David Lowery’s latest film, A Ghost Story, belongs in this curious canon of existential despair. They resist the mold of the serious indie, so often about the metaphorical ghosts that haunt us, affixed to some personal tragedy that is being grieved over and meant to appeal to those who have been there. From the protracted climax of Ordinary People, a movie about an off-screen death that occurs months before, to the ghostly flashbacks in more indie fare like Ava DuVernay’s I Will Follow or Kenneth Lonergan’s Manchester by the Sea, wounds occur in the past and are lived with. And, at first, it appears that Lowery is playing at the same game that got Affleck his Oscar: A Ghost Story opens on a couple, played by Rooney Mara and Affleck, who suffer a sudden catastrophe and, this time, it is Affleck who is grieved over instead of performing the grief. This is done with exquisite diligence: Mara presents a version of pain more earnest and relatable than Affleck’s macho grunting in Kenneth Lonergan’s bitter seaside pill. She does not avoid people but spends time alone. She is prone to sudden fits of crying. And, in one now-famous, single four-minute take, she consumes an entire chocolate pie and then vomits. And then, she moves on.

It is here, midway through a passionately downbeat indie drama about mourning, that Lowery’s movie becomes something else entirely. Mara leaves the film, its remaining top-billed character has been stationed under the wraps of the title’s ghost, an aesthetic choice both eerie and cute like the cover of an M83 record. The film’s sense of time and narrative fall away. Lowery’s last indie effort, Ain’t Them Bodies Saints, which also starred Affleck and Mara as lovers, accomplished this on a minor scale, passing by the occasional decade in a Terry Malick-esque blink of a very chatty eye, but it’s the silence that gives A Ghost Story its mournful bite. Undisclosed centuries are ultimately skimmed, the press materials try to prepare us by referring to it as “a cosmic journey through memory and history.” It’s a journey you might be able to prepare for by revisiting the celebrated comic strip “Here,” written by Richard McGuire, and originally published in 1989 in Raw (later expanded into a worthily vivid 300-page graphic novel in 2010). In it, McGuire riffs on the history of a corner of living room across centuries, nay, millennia. It is a place where children play in the same box where dinosaurs walked.

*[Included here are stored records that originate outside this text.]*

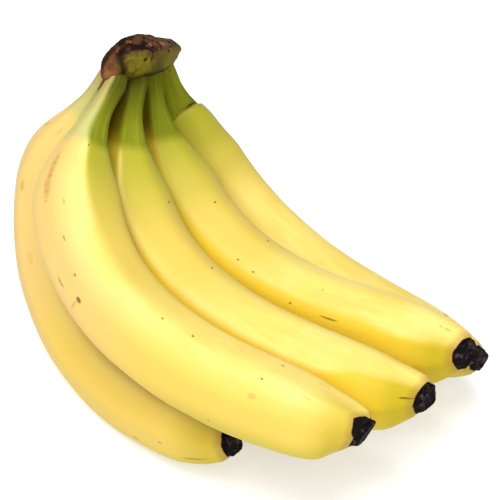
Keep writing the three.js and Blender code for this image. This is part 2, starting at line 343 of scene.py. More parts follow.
def section_share(angle, flat, crispness):
    """How far out the skin is at an angle, where five flattened faces cut a circle down."""
    reach = None
    for facing, depth in FACETS:
        towards = (angle - facing).cosine().at_least(0.0)
        cut = (towards / (flat * -depth + 1)).power(crispness)
        reach = cut if reach is None else reach + cut
    return (reach + 1).power(crispness.math("DIVIDE", -1.0).power(-1.0))


def past_fold(along, side):
    """How far past the crease of a bent neck, as a share along. The crease comes later on its sides."""
    return along - (side / 90).power(2) * FOLD_DROOP - FOLD_AT


def one_sided(angle, side):
    """1 on one side of a finger, fading to 0 on the other."""
    return ((angle - side).cosine() * 0.5 + 0.5).power(2)


def skin_radius(sizes, along, angle, swell):
    """How far the skin stands out from the middle line."""
    neck_share = sizes["Neck"] / sizes["Girth"]
    fullness = neck_share + neck_share.minus_from(1) * swell
    taper = along.ramp(sizes["Taper start"], 1, kind="LINEAR").power(sizes["Taper power"])
    shape = fullness * (taper * sizes["Tip share"].minus_from(1)).minus_from(1)
    blunt = along.ramp(BLUNT_START, 1).power(2.0) * BLUNT_SHARE
    radius = sizes["Girth"] / 2 * shape * blunt.minus_from(1)

    ends = (along / sizes["Shoulder end"]).ramp(0, 1).minus_from(1) + along.ramp(FLAT_TIP_START, 1)
    flat = sizes["Flatness"] + ends * (sizes["Flatness at the ends"] - sizes["Flatness"])
    section = section_share(angle - sizes["Ridge turn"], flat, sizes["Ridge crispness"])

    shoulder = one_sided(angle, sizes["Swelling side"])
    shoulder *= (along - sizes["Swelling at"]).bell(SWELLING_SPREAD)
    belly = one_sided(angle, sizes["Belly side"]) * (along - BELLY_AT).bell(BELLY_SPREAD)
    bulge = shoulder * sizes["Swelling rise"] + belly * sizes["Belly rise"]

    side = angle.wrapped(-180, 180)
    beyond = past_fold(along, side)
    pinch = beyond.ramp(PINCH_START, 0) * beyond.ramp(-FOLD_WIDTH / 2, PINCH_END, 1, 0) * PINCH_SHARE
    crease = (beyond.bell(FOLD_WIDTH) + pinch) * (side - FOLD_SIDE).bell(FOLD_REACH)
    return radius * SECTION_SCALE * section + bulge - crease * sizes["Fold depth"]


def skin_surface(tree, sizes, along, angle, station):
    """The place of each corner of the skin."""
    inner, flank = station("inner", "FLOAT_VECTOR"), station("flank", "FLOAT_VECTOR")
    full = station("full", "FLOAT")
    swell = along.ramp(sizes["Shoulder start"], sizes["Shoulder end"])
    radius = skin_radius(sizes, along, angle, swell)

    def off_middle(toward, distance):
        """A step away from the middle line."""
        inward = vectors("SCALE", inner, toward.cosine() * distance)
        return vectors("ADD", inward, vectors("SCALE", flank, toward.sine() * distance))

    outward = vectors("SCALE", off_middle(angle, radius), full)
    short_side = (angle - sizes["Tip facing"]).cosine() * radius * full
    set_back = short_side * along.ramp(TIP_SLANT_START, 1) * sizes["Tip slant"] * -1
    slanted = vectors("SCALE", vectors("CROSS_PRODUCT", inner, flank), set_back)
    aside = off_middle(sizes["Neck aside angle"], swell.minus_from(1) * sizes["Neck aside"])
    middle = vectors("ADD", station("position", "FLOAT_VECTOR"), aside)
    surface = vectors("ADD", vectors("ADD", middle, outward), slanted)

    lumps = tree.nodes.new("ShaderNodeTexNoise")
    fill(lumps, {"Scale": sizes["Lumps in a metre"], "Detail": LUMP_DETAIL, "Vector": surface})
    uneven = (Wire(tree, lumps.outputs[0]) - 0.5) * 2 * sizes["Unevenness"] * swell * full
    bumps = vectors("SCALE", vectors("NORMALIZE", outward), uneven)
    x, y, z = apart(vectors("ADD", surface, bumps))

    # The bunch's weight presses the outer two fingers' backs flat where they lie on the ground.
    return combined(x, y, z.at_least(0.0))


def skin_inputs(tree):
    """Gives the tree its named inputs and its output."""

    def socket(name, kind, way="INPUT"):
        """A new input, or output, of the tree."""
        return tree.interface.new_socket(name=name, in_out=way, socket_type="NodeSocket" + kind)

    socket("Stations", "Geometry")
    for name, size in SKIN_SIZES.items():
        socket(name, "Float").default_value = size
    socket("Sides", "Int").default_value = FINGER_SIDES
    socket("Peel", "Material")
    socket("Skin", "Geometry", "OUTPUT")
    return tree.nodes.new("NodeGroupInput")


def after(before, kind, socket="Geometry"):
    """A new node that works on the mesh that another gives."""
    tree = before.id_data
    node = tree.nodes.new(kind)
    tree.links.new(before.outputs[0], node.inputs[socket])
    return node


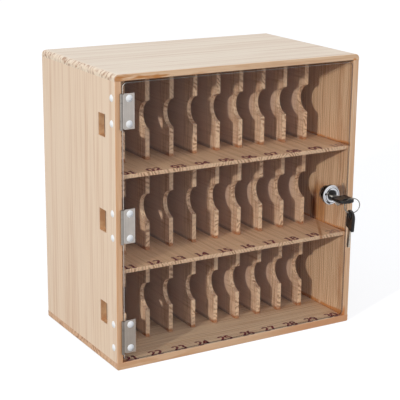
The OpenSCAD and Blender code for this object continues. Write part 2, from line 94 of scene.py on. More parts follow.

We recall the Ice Age ice and await the strange oceans of our future waterbound apocalypse, human life long in the rearview.

Richard Mcguire Here

Pantheon Books

Lowery’s designs on time are more modest and more affecting. After Mara’s character never referred to by name and in the credits only as “M,”, leaves the house, she is replaced by a Hispanic family, with children running around the house. Affleck’s ghost takes to haunting them, a gesture that puts one in mind of that couple in Beetlejuice. But imagine if Adam and Barbra didn’t have each other! Lonelier than grief is the true solitude of death, the real horror that most dramas about mourning are not solipsistic enough to contemplate. There’s a reason both Homer and Dante’s hells are populous places. The haunting, Lowery’s sole use of the supernatural tropes that the title of his movie seems to promise, is brief, and his long takes give them the feeling of being able to watch the malicious and unseen monster in those Paranormal Activity movies at work. The house is haunted, the family, more reasonable than any in a horror movie, simply move out. Kids party in the now-abandoned household and Affleck, totally over it, doesn’t even bother.

“I’m frequently terrified by how quickly the years fly by,” Lowery has said. Place, as McGuire’s comics attempt to testify, is an eternal space—there is comfort in imagining daily garbage as messages in bottles waiting to be collected in the hereafter, to be held by other people. It is a kind of connection fetishized in cinema, a place where fathers are constantly found in unlikely places and cult classics are mostly movies loaded with references to other movies. One of Lowery’s inebriated colligate ravers, played by Will Oldham, known to most as Appalachia’s answer to Nick Cave, vocally objects to the safety of this narrative and launches into a long bull session diatribe about the sun eventually swallowing the Earth, so what’s even the point of Beethoven’s Fifth, man. It’s a dab of silly nihilism, but Lowery gives it the full weight of his long-shot attention, preventing us from shrugging it off like one of those things some guy says in a Richard Linklater movie, evoking, instead, the feeling of complete despair that discovery of earth’s ultimate end has on the elementary school student who learns it for the first time and is horrified. This, too, passes. The ceaseless passing, without comment, reflects a more abject existential horror, oft-present in animation, where grief is less important than smallness, which is easy to draw. See: It’s Such a Beautiful Day,  the latter and more interesting half of Anomalisa, certain downbeat episodes of “Futurama” (“The Late Philip J. Fry,” “Overclockwise,” etc.).

Grief requires a performance, a series of gestures that can be judged for believability. Loneliness need only be observed, which is the genius stroke of wrapping Affleck in a heavy cloak. It makes him a sort of animated figure, Casper the unhappy ghost hanging over the children’s proceedings. The future, which McGuire’s room gives us as a tease and Lowery’s house shows us the smallest snatch of, is bleary: a grey metropolis whose metallic arms are infinite. Affleck doesn’t even stick around to watch the apocalypse. The absence of drama, of intimate close-shots, makes the setup even more painful, long shots that feel like they encompass the world and there is nothing else there. Death, which is so often related as merely painful—merely painful because anything painful will eventually fade away or become consummated by something else—becomes the ultimate abandonment, a lack of presence which cannot avoid being experienced.